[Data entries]

--- Begin ---

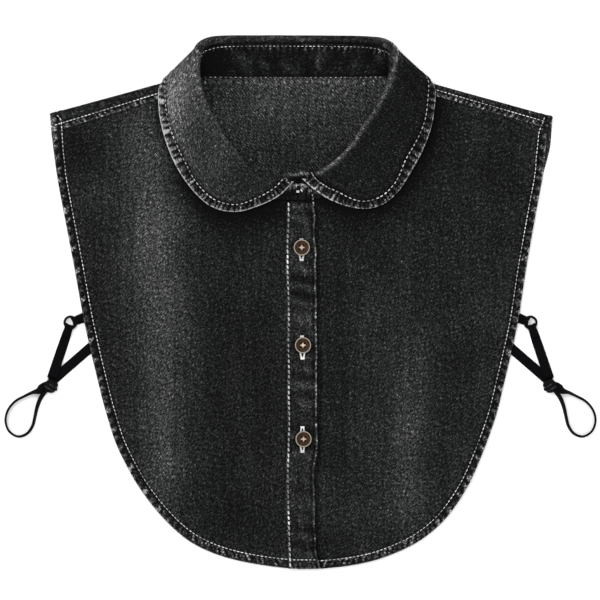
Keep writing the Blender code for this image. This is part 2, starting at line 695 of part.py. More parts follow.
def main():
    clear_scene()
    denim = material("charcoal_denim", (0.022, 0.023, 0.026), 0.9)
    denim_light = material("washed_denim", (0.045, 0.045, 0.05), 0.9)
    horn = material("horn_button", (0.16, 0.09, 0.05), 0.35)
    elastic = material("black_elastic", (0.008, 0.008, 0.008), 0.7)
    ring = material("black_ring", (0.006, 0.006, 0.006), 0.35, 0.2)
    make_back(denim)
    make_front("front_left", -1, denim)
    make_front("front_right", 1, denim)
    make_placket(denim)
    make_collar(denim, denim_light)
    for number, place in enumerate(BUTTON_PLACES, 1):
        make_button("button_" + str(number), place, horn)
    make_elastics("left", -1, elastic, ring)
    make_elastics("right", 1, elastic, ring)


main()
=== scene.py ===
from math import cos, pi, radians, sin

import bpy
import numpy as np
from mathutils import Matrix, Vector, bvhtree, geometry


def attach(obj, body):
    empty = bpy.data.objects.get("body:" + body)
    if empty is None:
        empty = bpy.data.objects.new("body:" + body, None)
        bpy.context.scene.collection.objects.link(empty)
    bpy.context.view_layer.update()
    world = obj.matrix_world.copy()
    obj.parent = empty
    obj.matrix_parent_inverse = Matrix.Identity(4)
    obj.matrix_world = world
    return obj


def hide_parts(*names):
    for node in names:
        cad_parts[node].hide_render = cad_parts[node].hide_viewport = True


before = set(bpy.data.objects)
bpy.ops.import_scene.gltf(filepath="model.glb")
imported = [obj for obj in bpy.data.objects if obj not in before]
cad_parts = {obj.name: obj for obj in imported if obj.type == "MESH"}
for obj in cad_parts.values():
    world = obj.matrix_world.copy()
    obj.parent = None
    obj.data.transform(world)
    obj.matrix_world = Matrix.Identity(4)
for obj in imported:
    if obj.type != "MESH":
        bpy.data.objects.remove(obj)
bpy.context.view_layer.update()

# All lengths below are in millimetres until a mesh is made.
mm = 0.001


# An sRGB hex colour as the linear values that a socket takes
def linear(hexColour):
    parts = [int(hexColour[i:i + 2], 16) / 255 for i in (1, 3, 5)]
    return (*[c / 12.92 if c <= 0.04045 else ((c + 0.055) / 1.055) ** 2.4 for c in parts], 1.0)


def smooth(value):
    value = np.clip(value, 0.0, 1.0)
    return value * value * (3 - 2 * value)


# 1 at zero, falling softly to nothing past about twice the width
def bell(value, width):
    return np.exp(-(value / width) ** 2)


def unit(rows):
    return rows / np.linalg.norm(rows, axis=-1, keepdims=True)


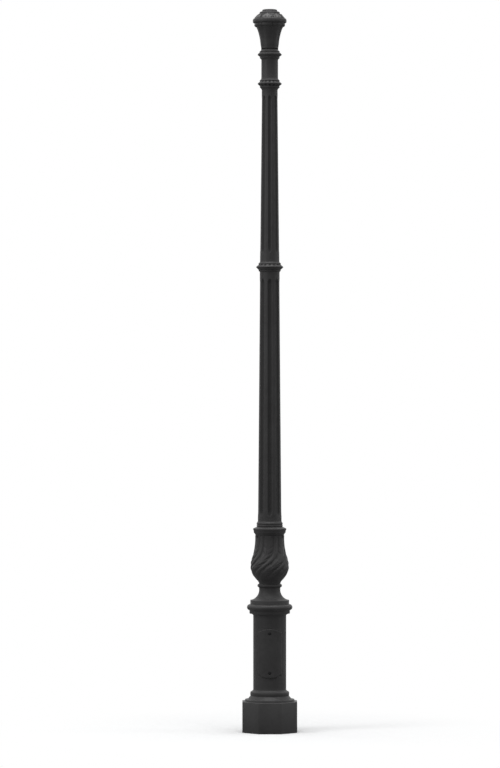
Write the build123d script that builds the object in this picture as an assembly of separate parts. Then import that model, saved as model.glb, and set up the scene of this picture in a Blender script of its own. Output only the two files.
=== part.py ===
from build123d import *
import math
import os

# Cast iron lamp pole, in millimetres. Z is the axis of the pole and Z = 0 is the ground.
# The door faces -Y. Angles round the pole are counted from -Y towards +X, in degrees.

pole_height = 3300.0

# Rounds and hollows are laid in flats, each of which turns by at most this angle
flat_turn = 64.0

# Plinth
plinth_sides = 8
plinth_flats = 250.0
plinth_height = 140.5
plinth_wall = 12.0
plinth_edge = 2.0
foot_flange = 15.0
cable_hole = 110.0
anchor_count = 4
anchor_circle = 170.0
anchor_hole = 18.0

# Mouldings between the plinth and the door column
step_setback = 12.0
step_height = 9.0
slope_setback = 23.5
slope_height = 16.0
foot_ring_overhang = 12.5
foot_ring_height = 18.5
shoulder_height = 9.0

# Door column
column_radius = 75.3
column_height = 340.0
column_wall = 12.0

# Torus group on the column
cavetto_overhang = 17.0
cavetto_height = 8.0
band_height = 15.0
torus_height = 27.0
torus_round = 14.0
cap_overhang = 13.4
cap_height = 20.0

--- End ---

Extract exactly the run of lines beginning at the line with "0.006), 0.35, 0.2)" and ending at the line with "cad_parts[node].hide_render = cad_parts[node].hide_viewport", including both ends and nothing beyond them.

▶ **OUTPUT**:
    ring = material("black_ring", (0.006, 0.006, 0.006), 0.35, 0.2)
    make_back(denim)
    make_front("front_left", -1, denim)
    make_front("front_right", 1, denim)
    make_placket(denim)
    make_collar(denim, denim_light)
    for number, place in enumerate(BUTTON_PLACES, 1):
        make_button("button_" + str(number), place, horn)
    make_elastics("left", -1, elastic, ring)
    make_elastics("right", 1, elastic, ring)


main()
=== scene.py ===
from math import cos, pi, radians, sin

import bpy
import numpy as np
from mathutils import Matrix, Vector, bvhtree, geometry


def attach(obj, body):
    empty = bpy.data.objects.get("body:" + body)
    if empty is None:
        empty = bpy.data.objects.new("body:" + body, None)
        bpy.context.scene.collection.objects.link(empty)
    bpy.context.view_layer.update()
    world = obj.matrix_world.copy()
    obj.parent = empty
    obj.matrix_parent_inverse = Matrix.Identity(4)
    obj.matrix_world = world
    return obj


def hide_parts(*names):
    for node in names:
        cad_parts[node].hide_render = cad_parts[node].hide_viewport = True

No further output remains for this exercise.